En el 60 aniversario del inicio del Concilio Vaticano II, el obispo italiano Luigi Bettazzi, uno de los últimos participantes vivos de la asamblea, recuerda “la libertad” de los debates
“El 11 de octubre de 1962 resultó sobre todo un día de folclore, con los más de 2.000 obispos del mundo que entraban en procesión en San Pedro, engalanados de los modos más vistosos, en particular los de rito oriental”. El italiano Luigi Bettazi, obispo emérito de Ivrea y uno de los últimos padres conciliares todavía vivos, está a punto de cumplir 99 años pero no se olvida de cómo fue aquel día del que hoy se cumplen 60 años con el que echó a andar el Concilio Vaticano II, el evento eclesial más importante de los últimos siglos.
“Se pensaba que en poco tiempo se habrían aprobado las decenas de documentos preparados por las comisiones creadas para ese fin. Yo mismo estaba convencido de ello”, cuenta en una entrevista publicada este martes por el diario ‘Avvenire’. Bettazzi, que formó parte de la comisión dedicada a los seminarios, tenía entonces 39 años y era uno de los padres conciliares más jóvenes, por lo que estaba sentado en uno de los últimos lugares.
“La asamblea se reunía en unos largos bancos colocados en unas gradas a lo largo del pasillo central de la basílica de San Pedro, con los lugares marcados según la fecha del nombramiento episcopal. Hacia el altar estaban los cardenales y los patriarcas, luego al final los arzobispos y los obispos”, recuerda este prelado que palpó la universalidad de la Iglesia durante la asamblea conciliar.
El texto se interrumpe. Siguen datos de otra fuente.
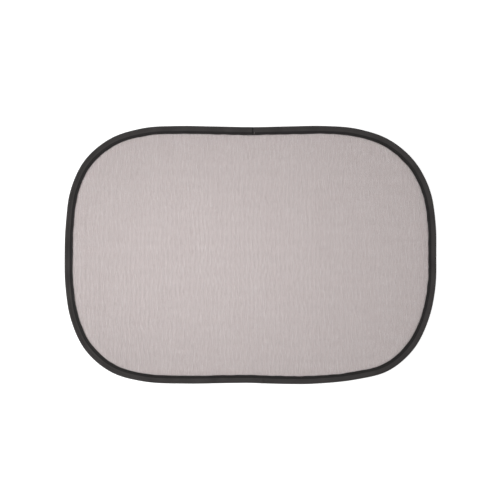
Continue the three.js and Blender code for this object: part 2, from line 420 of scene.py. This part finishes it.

Uno de los aspectos que más le llamó la atención era “la libertad” con la que se hablaba tanto en las sesiones oficiales como en los pasillos, algo a lo que “animó” el propio papa Juan XXIII, que convocó el Concilio. El inicio de los debates, por lo general, estaba promovido por los episcopados “más organizados”, entre los que Bettazzi recuerda a los alemanes, holandeses, franceses, belgas y estadounidenses. Estos grupos tenían experiencia en el diálogo con los protestantes y en “moverse en ambientes de laicidad”. Los obispos del sur del mundo, en cambio, ponían el acento en la construcción de “una Iglesia atenta a los pobres”.
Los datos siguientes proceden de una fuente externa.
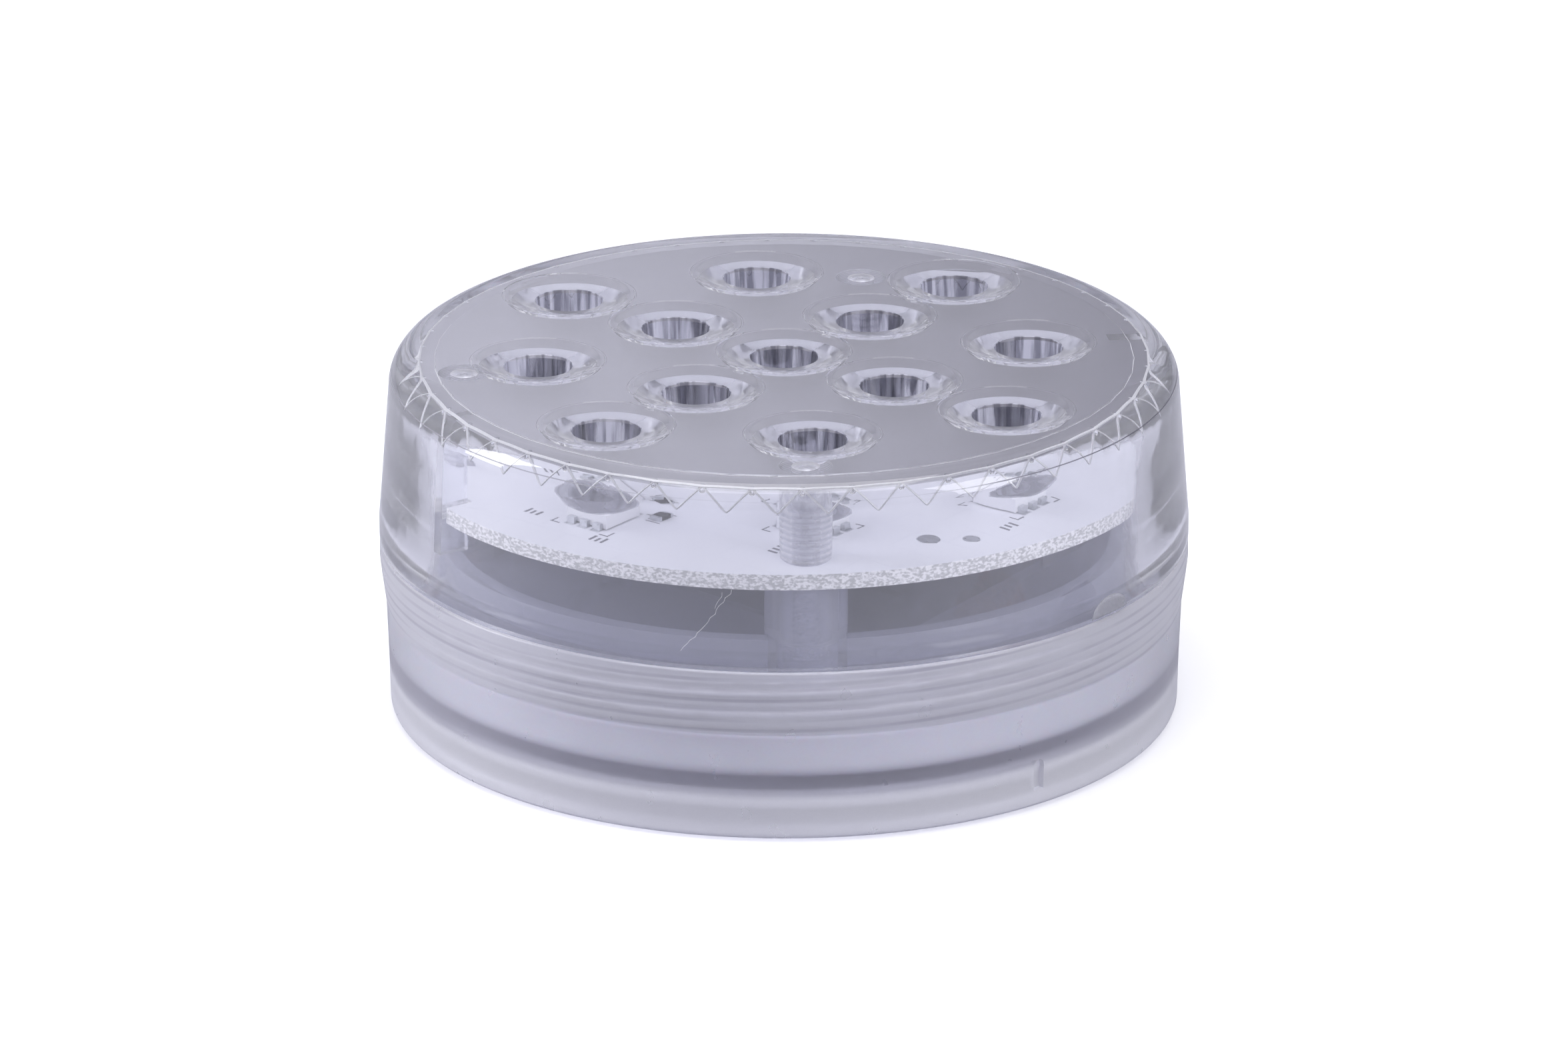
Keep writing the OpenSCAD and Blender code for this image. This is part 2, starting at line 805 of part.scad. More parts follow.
module cell_cans() {
    color([0.72, 0.73, 0.75])
    each_cell() translate([0, 0, -cell_l]) rotate_extrude() polygon([
        [0, 0], [can_r - 0.6, 0], [can_r, 0.6],
        [can_r, cell_body_l - 0.6], [can_r - 0.5, cell_body_l - 0.2], [0, cell_body_l - 0.2]
    ]);
}

module cell_sleeves() {
    color([0.55, 0.60, 0.68])
    each_cell() translate([0, 0, -cell_l + 0.7]) difference() {
        cylinder(r = cell_r, h = cell_body_l - 1.4);
        translate([0, 0, -1]) cylinder(r = cell_r - sleeve_t, h = cell_l);
    }
}

module cell_washers() {
    color([0.90, 0.90, 0.90])
    each_cell() translate([0, 0, -button_h - 0.19]) difference() {
        cylinder(r = can_r - 0.7, h = 0.2);
        translate([0, 0, -1]) cylinder(r = button_r + 0.1, h = 3);
    }
}

module cell_buttons() {
    color([0.80, 0.81, 0.83])
    each_cell() translate([0, 0, -button_h - 0.19]) rotate_extrude() polygon([
        [0, 0], [button_r, 0], [button_r, button_h - 0.1],
        [button_r - 0.3, button_h + 0.19], [0, button_h + 0.19]
    ]);
}

base_cover();
sealing_ring();
lens_cover();
circuit_board();
led_packages();
led_dies();
led_windows();
led_terminals();
chip_resistors();
chip_capacitor();
chip_terminals();
controller_chip();
controller_pins();
receiver_chip();
receiver_pins();
driver_transistors();
transistor_pins();
crystal_can();
antenna_coil();
battery_tray();
tray_screws();
positive_contact();
negative_contact();
series_links();
contact_springs();
positive_wire();
negative_wire();
wire_solder();
cell_cans();
cell_sleeves();
cell_buttons();
cell_washers();
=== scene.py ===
"""Underwater pond light: the looks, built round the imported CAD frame."""
import json
import math
import random

import bmesh
import bpy
from mathutils import Matrix, Vector


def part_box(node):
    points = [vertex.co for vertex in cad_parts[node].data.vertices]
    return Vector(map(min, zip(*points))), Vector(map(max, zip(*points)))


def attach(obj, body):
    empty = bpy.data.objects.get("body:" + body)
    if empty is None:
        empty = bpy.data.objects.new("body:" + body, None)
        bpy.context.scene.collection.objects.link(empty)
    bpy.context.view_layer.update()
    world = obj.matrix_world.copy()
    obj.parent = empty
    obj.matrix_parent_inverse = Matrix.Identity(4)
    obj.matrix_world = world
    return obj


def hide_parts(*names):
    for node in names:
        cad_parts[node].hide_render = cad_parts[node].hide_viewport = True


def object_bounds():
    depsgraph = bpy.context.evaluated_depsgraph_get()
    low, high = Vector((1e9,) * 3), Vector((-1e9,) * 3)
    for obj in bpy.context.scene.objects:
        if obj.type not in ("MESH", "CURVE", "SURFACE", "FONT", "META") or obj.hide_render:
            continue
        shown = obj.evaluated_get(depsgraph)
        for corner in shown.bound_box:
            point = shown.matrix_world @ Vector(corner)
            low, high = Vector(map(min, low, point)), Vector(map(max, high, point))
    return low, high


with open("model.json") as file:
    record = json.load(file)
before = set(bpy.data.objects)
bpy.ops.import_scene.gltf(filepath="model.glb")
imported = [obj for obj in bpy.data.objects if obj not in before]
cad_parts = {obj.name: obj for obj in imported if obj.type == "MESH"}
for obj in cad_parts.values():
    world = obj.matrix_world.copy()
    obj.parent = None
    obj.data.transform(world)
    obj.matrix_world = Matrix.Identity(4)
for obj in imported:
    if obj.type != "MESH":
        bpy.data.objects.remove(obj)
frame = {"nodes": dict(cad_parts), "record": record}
cad_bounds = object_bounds()

MM = 0.001
TURN = 2 * math.pi
TO_LIT_SIDE = (-0.78, -0.62, 0)


# ---- What the frame says -------------------------------------------------

def solids(node):
    """Boxes of the separate solids in a CAD node, in millimetres, from low to high place."""
    mesh = frame["nodes"][node].data
    keys = [tuple(round(c / MM, 3) for c in v.co) for v in mesh.vertices]
    owner = {k: k for k in keys}

    def root(k):
        while owner[k] != k:
            owner[k] = owner[owner[k]]
            k = owner[k]
        return k

    for face in mesh.polygons:
        first = root(keys[face.vertices[0]])
        for i in face.vertices[1:]:
            owner[root(keys[i])] = first
    groups = {}
    for k in owner:
        groups.setdefault(root(k), []).append(Vector(k))
    boxes = [(Vector(map(min, zip(*g))), Vector(map(max, zip(*g)))) for g in groups.values()]
    return sorted(boxes, key=lambda b: tuple(b[0]))


def centre(box):
    return (box[0] + box[1]) / 2


def box_mm(node):
    low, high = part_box(node)
    return low / MM, high / MM


LENS_LOW, LENS_HIGH = box_mm("lens_cover")
COVER_HIGH = box_mm("base_cover")[1]
BOARD_HIGH = box_mm("circuit_board")[1]
TOP_Z = LENS_HIGH.z
SKIRT_R = LENS_HIGH.x
LED_PLACES = [centre(b) for b in solids("led_packages")]
SCREWS = solids("tray_screws")

# Lens, in millimetres, as in the CAD design
TOP_T = 1.8
PLATE_Z = TOP_Z - TOP_T
SHOULDER_R = 3.0
SHOULDER_X = SKIRT_R - 1.15
SKIRT_Z = COVER_HIGH.z + 0.1
WINDOW_R = 35.3
BARREL_R = 36.95
BROW_R = 36.8
TEETH = 48
TOOTH_H = 1.85
CORNER_Z = PLATE_Z - 0.35
BROW_Z = PLATE_Z - 0.15
LEAD, STARTS = 4.4, 2
PITCH = LEAD / STARTS
MALE_START = 20 / 360
FEMALE_R, FEMALE_DEPTH, FEMALE_Z, FEMALE_TURNS = 39.3, -0.6, 12.2, 1.0
MALE_R, MALE_DEPTH, MALE_TURNS = 38.5, 0.6, 1.25
MALE_Z = FEMALE_Z - PITCH / 2 + LEAD * MALE_START
GROOVE_TOP, GROOVE_FOOT, GROOVE_R = 10.75, 6.4, 37.75
ROUND = 288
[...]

Esa idea de una comunidad eclesial volcada en los más desfavorecidos fue en parte “frenada” por el papa Pablo VI, al que le tocó continuar y concluir el Concilio Vaticano II en 1965 tras la muerte de Juan XXIII en 1963. “Temía que se hiciera una interpretación política debido a la guerra fría entonces en curso entre Estados Unidos y la URSS. Prometió que trataría el tema en una encíclica, que fue la ‘Populorum progressio’ de 1967, pero que se ocupa más de la paz que de la pobreza”, sostiene el obispo emérito de Ivrea.
La tibieza de Pablo VI a la hora de afrontar esta cuestión llevó al nacimiento del llamado Pacto de las Catacumbas, en el que obispos de todo el mundo se conjuraron para hacer de la pobreza una de las principales señales de identidad de la Iglesia católica. Bettazzi formó parte de aquel grupo de primeros firmantes. “Como el Papa dudaba a la hora de tratar la Iglesia de los pobres, el movimiento que estaba interesado en ello, que tenía su sede en Roma en el Colegio Belga, hacia el final del Concilio promovió un encuentro libre de obispos en las Catacumbas de Domitila. Nos reunimos unos 40”.
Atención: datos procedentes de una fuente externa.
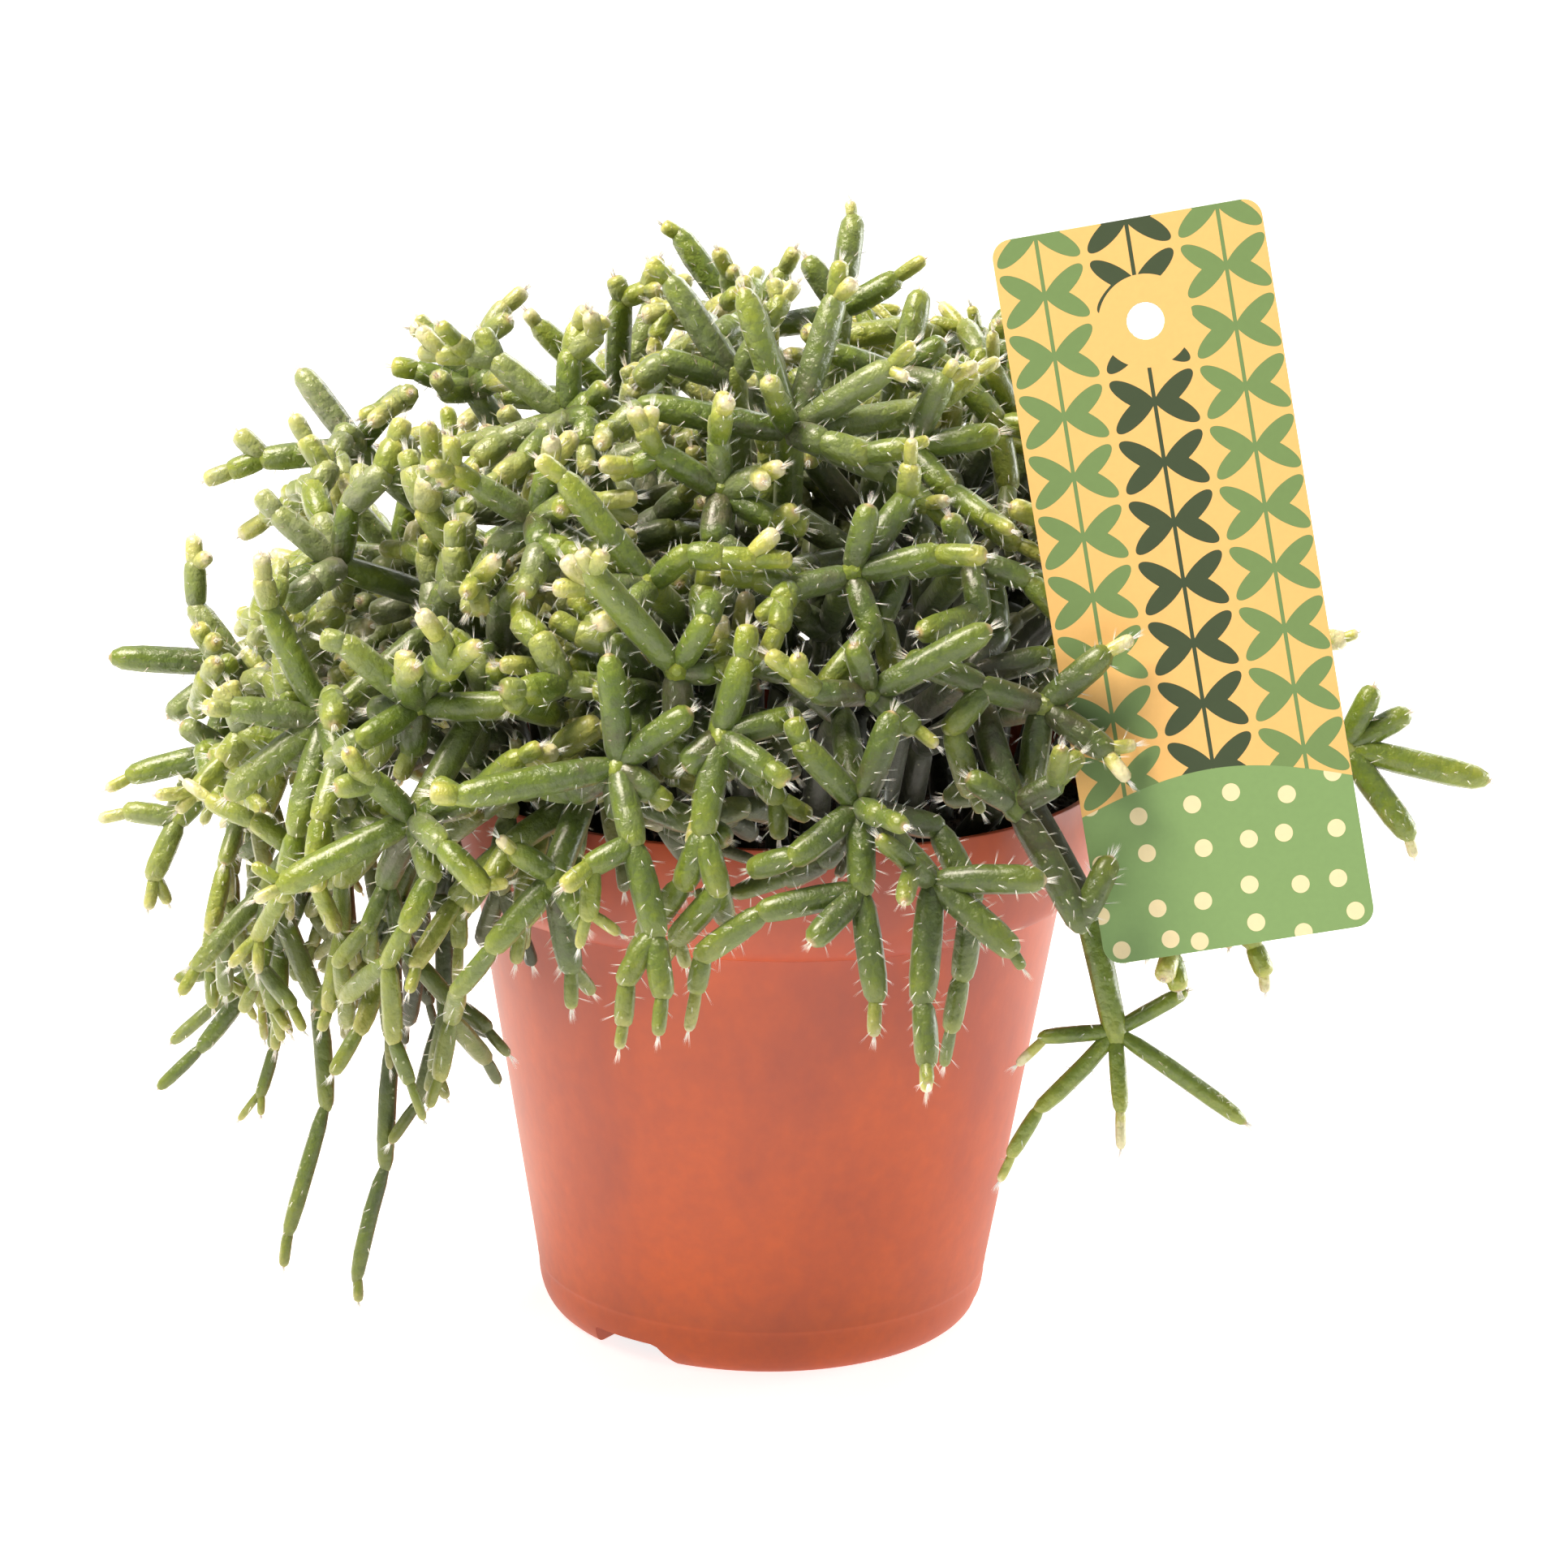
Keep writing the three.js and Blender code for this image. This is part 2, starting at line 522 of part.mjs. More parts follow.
function polygon(radius, sides) {
  return new THREE.Shape(Array.from({ length: sides }, (_, i) => {
    const turn = (i / sides) * Math.PI * 2;
    return new THREE.Vector2(radius * Math.cos(turn), radius * Math.sin(turn));
  }));
}

// A cylinder whose rings are carried, without twist, from one point of the stem to the next.
function stemSolid({ points }) {
  const spans = points.length - 1;
  const tube = new THREE.CylinderGeometry(STEM_RADIUS, STEM_RADIUS, spans, STEM_SIDES, spans);
  let across = new THREE.Vector3(1, 0, 0);
  const rings = points.map((point, i) => {
    const along = points[Math.min(i + 1, spans)].clone().sub(points[Math.max(i - 1, 0)]).normalize();
    across = across.clone().addScaledVector(along, -across.dot(along)).normalize();
    return new THREE.Matrix4().makeBasis(across, along, across.clone().cross(along)).setPosition(point);
  });
  const { position } = tube.attributes;
  const corner = new THREE.Vector3();
  for (let i = 0; i < position.count; i += 1) {
    corner.fromBufferAttribute(position, i);
    const ring = Math.round(corner.y + spans / 2);
    corner.setY(0).applyMatrix4(rings[ring]);
    position.setXYZ(i, corner.x, corner.y, corner.z);
  }
  return solidFrom(tube);
}

function makeCutting(stem, number) {
  let plant = stemSolid(stem);
  for (const joint of placed) {
    if (joint.cutting === stem.top.cutting && joint.parent) plant = plant.add(jointSolid(joint));
  }
  const name = `cutting_${String(number + 1).padStart(2, '0')}`;
  return named(name, geometryFrom(plant.simplify(0.02)), finish('#5e7f3a', 0.45));
}

// ---------------------------------------------------------------- soil

// The top is raked into low humps, and each cutting stands in a plain hole.
function makeSoil(stems) {
  const draw = seededDraws(3307);
  const edge = SOIL_TOP - SOIL_BUMP;
  const wall = innerFace(GAP).reverse().filter((point) => point.y < edge);
  const brim = wall.at(-1).x;
  const top = [0.8, 0.5, 0.25, 0].map((share) => new THREE.Vector2(share * brim, SOIL_TOP));
  const profile = [...wall, new THREE.Vector2(brim, edge), ...top];
  const bare = new THREE.LatheGeometry(profile, SOIL_SIDES).rotateX(Math.PI / 2);
  bare.deleteAttribute('normal');
  bare.deleteAttribute('uv');
  const body = mergeVertices(bare, 1e-4);
  const { position } = body.attributes;
  for (let i = 0; i < position.count; i += 1) {
    if (position.getZ(i) > SOIL_TOP - 0.1) position.setZ(i, SOIL_TOP + draw(-SOIL_BUMP, SOIL_BUMP));
  }
  let soil = solidFrom(body);
  for (const { root } of stems) {
    const hole = new THREE.ExtrudeGeometry(polygon(STEM_RADIUS + HOLE_SLACK, STEM_SIDES), {
      depth: 2 * HOLE_DEPTH,
      bevelEnabled: false,
    });
    hole.translate(root.x, root.y, SOIL_TOP - HOLE_DEPTH);
    soil = soil.subtract(solidFrom(hole));
  }
  return named('soil', geometryFrom(soil), finish('#2a2430', 0.95));
}

// ---------------------------------------------------------------- assembly

const cactus = new THREE.Group();
const stems = growPlant();
cactus.add(makePot(), makeSoil(stems), makeLabel());
stems.forEach((stem, i) => cactus.add(makeCutting(stem, i)));

export default cactus;
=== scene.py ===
"""A potted mistletoe cactus: nursery pot, potting soil, care label and many rooted cuttings.

Growth is worked out in millimetres, as the part is, and each mesh is scaled to metres when it is made.
-Y is the front, +Z is up, and the origin is the middle of the pot's foot.
"""

import json
import math
from functools import partial

import bmesh
import bpy
import numpy as np
from mathutils import Matrix, Vector

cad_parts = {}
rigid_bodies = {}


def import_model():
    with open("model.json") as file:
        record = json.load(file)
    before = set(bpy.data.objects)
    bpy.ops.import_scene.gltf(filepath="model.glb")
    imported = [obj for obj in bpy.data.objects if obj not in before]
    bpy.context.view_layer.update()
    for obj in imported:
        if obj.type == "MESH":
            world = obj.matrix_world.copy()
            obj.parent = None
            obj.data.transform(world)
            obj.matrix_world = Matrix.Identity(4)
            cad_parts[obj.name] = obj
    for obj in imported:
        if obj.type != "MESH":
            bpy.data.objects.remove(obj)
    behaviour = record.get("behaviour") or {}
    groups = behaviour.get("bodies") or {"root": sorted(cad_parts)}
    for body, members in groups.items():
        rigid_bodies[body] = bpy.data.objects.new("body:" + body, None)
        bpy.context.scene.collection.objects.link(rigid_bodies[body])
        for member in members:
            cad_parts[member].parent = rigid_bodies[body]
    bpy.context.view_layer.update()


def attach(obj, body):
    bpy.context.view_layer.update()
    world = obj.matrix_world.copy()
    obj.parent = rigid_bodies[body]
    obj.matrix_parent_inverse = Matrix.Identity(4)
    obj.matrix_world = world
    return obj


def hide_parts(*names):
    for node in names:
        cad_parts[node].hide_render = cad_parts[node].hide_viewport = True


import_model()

MM = 0.001

# ------------------------------------------------------------------------------------------------ pot
# A 12 cm nursery pot: one thin shell of terracotta-coloured polypropylene, injection-moulded in one shot.
# Its collar flares out to a flat lip, a parting line runs round above the foot, and the base edge is
# notched so that water drains away. It stands free and carries the soil.

POT_HEIGHT = 102.5
POT_SIDES = 128
WALL = 1.4
FLOOR = 1.8
FOOT_RADIUS = 37.4
FOOT_ROUND = (3.9, 8.0)  # out and up
BODY_TOP_RADIUS = 53.2  # under the collar
COLLAR_Z = 81.5
COLLAR_STEP = 1.3
COLLAR_ROUND_TOP = 96.0
LIP_RADIUS = 60.0
LIP_EDGE = 0.45  # rounding of the lip's two edges
PARTING_LINE = {"z": 8.6, "height": 0.5, "out": 0.05}
DRAINS = {"count": 3, "first": -34.5, "width": 19, "height": 4.0, "inset": 6, "slope": 1.4, "round": 0.4}
CRISP_EDGE = math.radians(32)  # edges sharper than this aren't shaded smooth


def linear(hex_colour):
    """An sRGB hex colour as linear RGBA."""
    parts = [int(hex_colour[i : i + 2], 16) / 255 for i in (1, 3, 5)]
    return (*(c / 12.92 if c <= 0.04045 else ((c + 0.055) / 1.055) ** 2.4 for c in parts), 1.0)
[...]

Aquella histórica cita tuvo lugar el 16 de noviembre de 1965 y estuvo liderada por Charles-Marie Himmer, obispo de la diócesis belga de Tournai, que presidió la Eucaristía y al final de ella, presentó un documento según el cual, cada obispo se comprometía a llevar una vida de pobreza, a desarrollar una pastoral más cercana a los trabajadores más humildes y a los marginados y a dejar la gestiones de las finanzas de las diócesis en las manos de laicos especializados. “Firmamos 42 obispos. Casualmente yo era el único italiano. Nos comprometimos a que lo firmaran otros obispos amigos, así que al final al Papa le llegó un documento con más de 500 firmas”, concluye Bettazzi.